Goal of the exercise >>
Take every line from the material that has the word "part" in it.

Provided data >>

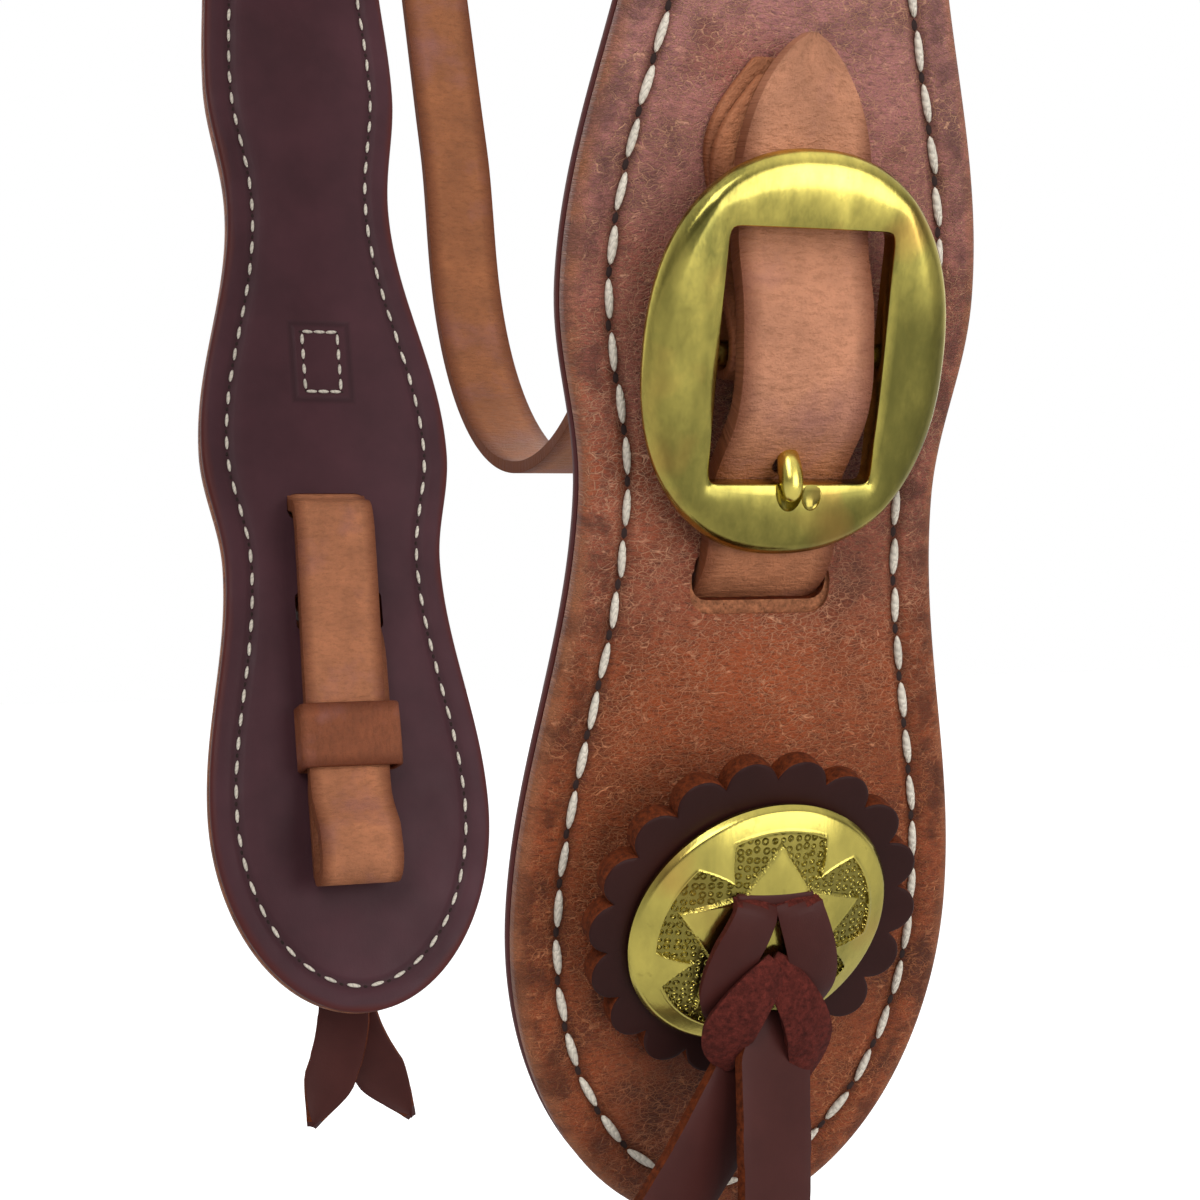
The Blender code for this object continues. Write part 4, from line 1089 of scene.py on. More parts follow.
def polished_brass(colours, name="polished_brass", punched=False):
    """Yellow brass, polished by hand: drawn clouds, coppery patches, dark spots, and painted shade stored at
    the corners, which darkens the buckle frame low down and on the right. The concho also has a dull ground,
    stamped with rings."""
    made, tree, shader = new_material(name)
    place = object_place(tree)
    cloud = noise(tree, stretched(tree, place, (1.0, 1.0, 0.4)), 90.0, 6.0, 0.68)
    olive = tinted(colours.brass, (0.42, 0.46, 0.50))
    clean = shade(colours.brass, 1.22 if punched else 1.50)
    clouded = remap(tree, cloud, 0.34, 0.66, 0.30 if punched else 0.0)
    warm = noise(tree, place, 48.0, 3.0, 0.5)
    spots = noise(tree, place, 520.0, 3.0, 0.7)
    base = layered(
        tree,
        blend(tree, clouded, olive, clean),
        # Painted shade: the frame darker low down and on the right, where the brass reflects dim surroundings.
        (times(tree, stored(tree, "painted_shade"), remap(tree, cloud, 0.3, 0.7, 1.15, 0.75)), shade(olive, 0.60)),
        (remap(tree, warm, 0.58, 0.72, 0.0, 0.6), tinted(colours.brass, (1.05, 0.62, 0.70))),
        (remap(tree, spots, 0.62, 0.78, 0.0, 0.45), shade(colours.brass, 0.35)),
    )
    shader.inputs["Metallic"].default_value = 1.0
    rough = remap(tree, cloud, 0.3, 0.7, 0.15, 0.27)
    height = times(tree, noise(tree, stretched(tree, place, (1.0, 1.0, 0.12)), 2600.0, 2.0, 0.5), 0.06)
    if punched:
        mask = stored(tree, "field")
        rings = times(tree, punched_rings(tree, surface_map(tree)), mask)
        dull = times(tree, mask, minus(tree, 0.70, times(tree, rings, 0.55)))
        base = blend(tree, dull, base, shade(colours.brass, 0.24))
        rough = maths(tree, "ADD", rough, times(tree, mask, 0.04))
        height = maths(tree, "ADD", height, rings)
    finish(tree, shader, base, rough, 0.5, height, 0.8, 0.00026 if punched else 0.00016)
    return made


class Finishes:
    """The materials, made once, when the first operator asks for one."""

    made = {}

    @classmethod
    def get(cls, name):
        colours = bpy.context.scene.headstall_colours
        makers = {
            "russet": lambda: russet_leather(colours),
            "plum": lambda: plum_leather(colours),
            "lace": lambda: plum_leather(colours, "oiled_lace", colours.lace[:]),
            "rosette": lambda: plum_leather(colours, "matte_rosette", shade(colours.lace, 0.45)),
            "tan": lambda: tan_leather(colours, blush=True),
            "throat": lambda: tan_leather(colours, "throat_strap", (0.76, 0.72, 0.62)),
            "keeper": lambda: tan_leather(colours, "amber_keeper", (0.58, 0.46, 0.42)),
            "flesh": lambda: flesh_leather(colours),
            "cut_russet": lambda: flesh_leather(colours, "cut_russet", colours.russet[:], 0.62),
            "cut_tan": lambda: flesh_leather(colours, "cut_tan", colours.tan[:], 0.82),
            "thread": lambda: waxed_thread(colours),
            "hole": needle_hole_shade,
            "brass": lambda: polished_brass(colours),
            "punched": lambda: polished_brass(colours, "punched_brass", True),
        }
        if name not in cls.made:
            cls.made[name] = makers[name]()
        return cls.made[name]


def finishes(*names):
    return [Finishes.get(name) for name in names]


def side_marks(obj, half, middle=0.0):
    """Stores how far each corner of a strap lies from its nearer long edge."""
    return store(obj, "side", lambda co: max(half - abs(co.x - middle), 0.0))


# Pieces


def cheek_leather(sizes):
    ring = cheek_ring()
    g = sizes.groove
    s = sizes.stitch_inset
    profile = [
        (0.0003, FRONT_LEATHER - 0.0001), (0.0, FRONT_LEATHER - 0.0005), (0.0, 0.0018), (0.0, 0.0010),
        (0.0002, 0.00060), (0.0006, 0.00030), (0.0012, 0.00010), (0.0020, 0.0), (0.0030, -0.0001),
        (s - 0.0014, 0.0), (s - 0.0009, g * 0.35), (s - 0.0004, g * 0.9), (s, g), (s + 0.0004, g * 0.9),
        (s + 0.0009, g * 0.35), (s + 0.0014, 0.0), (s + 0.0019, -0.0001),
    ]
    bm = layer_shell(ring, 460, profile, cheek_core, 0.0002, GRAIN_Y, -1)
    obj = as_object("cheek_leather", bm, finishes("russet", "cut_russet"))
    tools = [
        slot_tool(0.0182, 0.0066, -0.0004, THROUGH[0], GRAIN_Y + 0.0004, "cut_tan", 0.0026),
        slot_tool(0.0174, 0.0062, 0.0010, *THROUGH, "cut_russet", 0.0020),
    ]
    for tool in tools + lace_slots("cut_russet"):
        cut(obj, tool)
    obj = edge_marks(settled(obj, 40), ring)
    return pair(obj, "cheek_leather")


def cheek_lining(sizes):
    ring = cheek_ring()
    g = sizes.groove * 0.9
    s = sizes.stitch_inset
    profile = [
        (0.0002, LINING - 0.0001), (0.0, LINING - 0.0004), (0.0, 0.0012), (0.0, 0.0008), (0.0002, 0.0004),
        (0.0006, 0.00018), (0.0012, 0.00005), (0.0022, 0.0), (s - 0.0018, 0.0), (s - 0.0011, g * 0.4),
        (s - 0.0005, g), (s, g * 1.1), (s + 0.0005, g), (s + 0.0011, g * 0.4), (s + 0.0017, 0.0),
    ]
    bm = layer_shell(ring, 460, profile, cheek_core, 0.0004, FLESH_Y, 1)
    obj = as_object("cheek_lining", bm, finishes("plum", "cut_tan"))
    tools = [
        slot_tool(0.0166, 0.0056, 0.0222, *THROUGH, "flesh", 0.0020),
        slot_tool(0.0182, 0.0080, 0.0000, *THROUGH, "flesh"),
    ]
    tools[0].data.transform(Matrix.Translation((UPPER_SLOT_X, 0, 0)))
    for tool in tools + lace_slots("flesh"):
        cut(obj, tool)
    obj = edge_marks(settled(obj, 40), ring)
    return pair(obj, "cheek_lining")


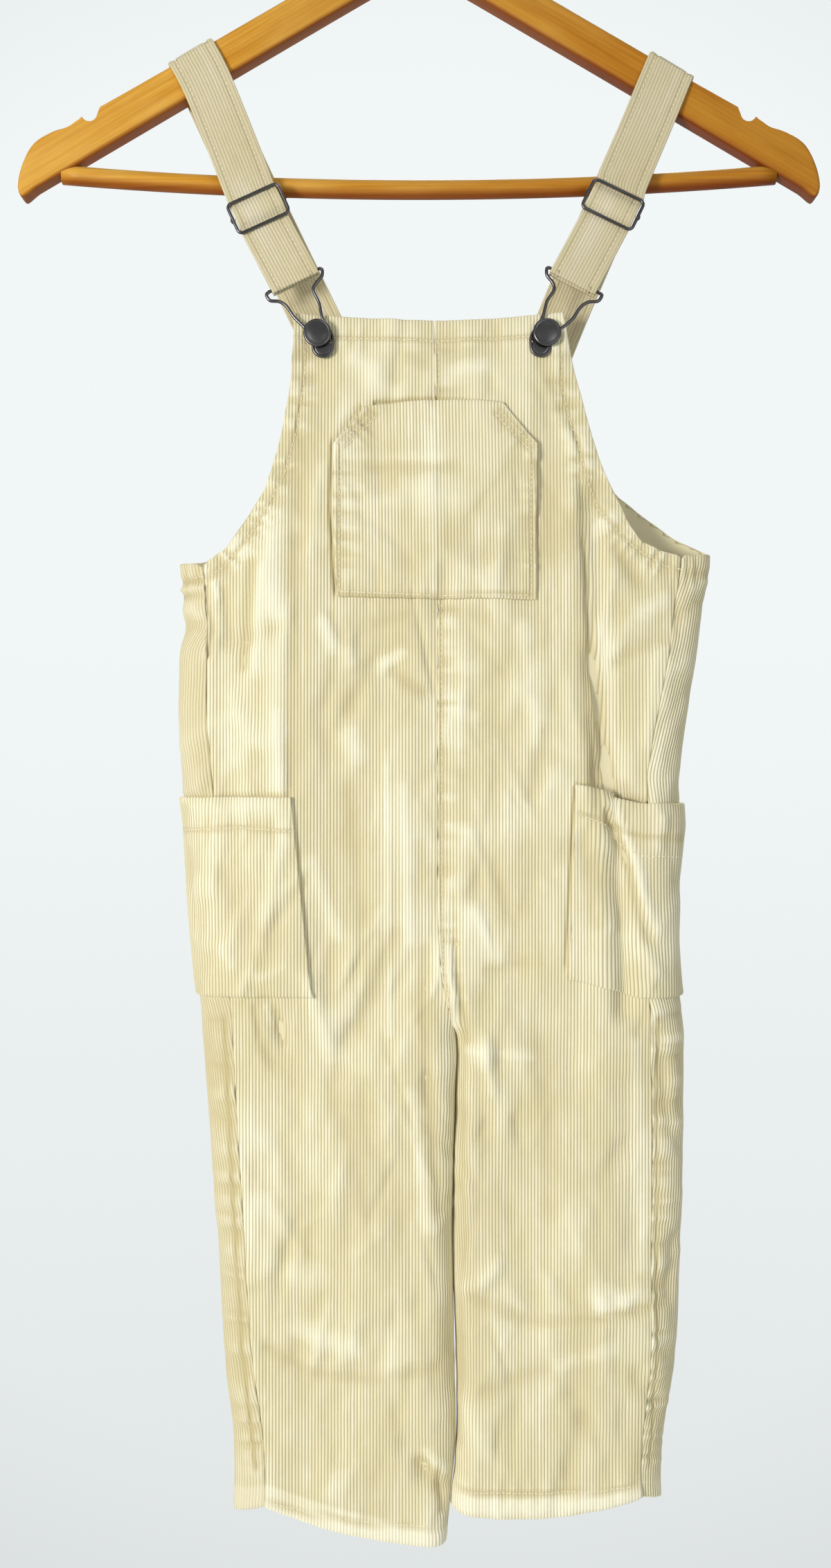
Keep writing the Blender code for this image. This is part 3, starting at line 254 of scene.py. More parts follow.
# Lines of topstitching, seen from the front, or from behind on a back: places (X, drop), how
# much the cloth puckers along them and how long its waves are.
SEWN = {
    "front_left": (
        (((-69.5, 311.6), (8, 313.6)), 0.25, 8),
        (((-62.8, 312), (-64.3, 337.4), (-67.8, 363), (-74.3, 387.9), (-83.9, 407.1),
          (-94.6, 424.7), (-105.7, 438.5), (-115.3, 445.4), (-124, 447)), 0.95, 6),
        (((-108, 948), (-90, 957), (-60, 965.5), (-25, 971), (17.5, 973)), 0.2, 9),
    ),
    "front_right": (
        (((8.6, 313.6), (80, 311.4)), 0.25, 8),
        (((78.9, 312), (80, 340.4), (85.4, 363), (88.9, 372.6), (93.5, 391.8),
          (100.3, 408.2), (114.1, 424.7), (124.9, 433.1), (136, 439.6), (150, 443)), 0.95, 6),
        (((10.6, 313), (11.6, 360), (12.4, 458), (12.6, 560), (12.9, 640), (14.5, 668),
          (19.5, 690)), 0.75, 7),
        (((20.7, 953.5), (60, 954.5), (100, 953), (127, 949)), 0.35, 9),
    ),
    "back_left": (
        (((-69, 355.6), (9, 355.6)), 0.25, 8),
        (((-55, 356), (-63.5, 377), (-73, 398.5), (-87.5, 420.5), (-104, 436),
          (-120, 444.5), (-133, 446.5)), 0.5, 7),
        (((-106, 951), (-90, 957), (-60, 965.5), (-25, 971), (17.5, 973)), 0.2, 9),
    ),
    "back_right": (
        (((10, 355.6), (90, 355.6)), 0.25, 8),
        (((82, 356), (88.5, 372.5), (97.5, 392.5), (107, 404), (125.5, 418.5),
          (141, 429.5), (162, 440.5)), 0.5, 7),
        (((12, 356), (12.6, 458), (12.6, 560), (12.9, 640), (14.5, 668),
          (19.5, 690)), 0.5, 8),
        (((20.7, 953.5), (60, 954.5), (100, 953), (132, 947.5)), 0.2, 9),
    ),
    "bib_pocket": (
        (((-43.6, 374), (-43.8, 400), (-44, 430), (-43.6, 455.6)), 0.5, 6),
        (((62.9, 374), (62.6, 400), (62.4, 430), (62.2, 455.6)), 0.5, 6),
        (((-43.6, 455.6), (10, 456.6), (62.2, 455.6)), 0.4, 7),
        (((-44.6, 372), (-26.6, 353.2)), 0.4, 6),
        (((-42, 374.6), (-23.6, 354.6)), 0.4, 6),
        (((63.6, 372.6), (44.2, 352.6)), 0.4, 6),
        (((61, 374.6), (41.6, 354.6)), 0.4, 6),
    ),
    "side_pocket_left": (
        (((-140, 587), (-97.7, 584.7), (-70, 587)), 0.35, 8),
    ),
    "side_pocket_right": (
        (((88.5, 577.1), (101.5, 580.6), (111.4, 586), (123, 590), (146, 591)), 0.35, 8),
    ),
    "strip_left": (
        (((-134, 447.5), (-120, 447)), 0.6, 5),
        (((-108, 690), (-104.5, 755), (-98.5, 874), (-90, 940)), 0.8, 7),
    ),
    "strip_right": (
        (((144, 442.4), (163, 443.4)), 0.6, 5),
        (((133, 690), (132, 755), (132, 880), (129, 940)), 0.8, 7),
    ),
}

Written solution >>
The Blender code for this object continues. Write part 4, from line 1089 of scene.py on. More parts follow.
Keep writing the Blender code for this image. This is part 3, starting at line 254 of scene.py. More parts follow.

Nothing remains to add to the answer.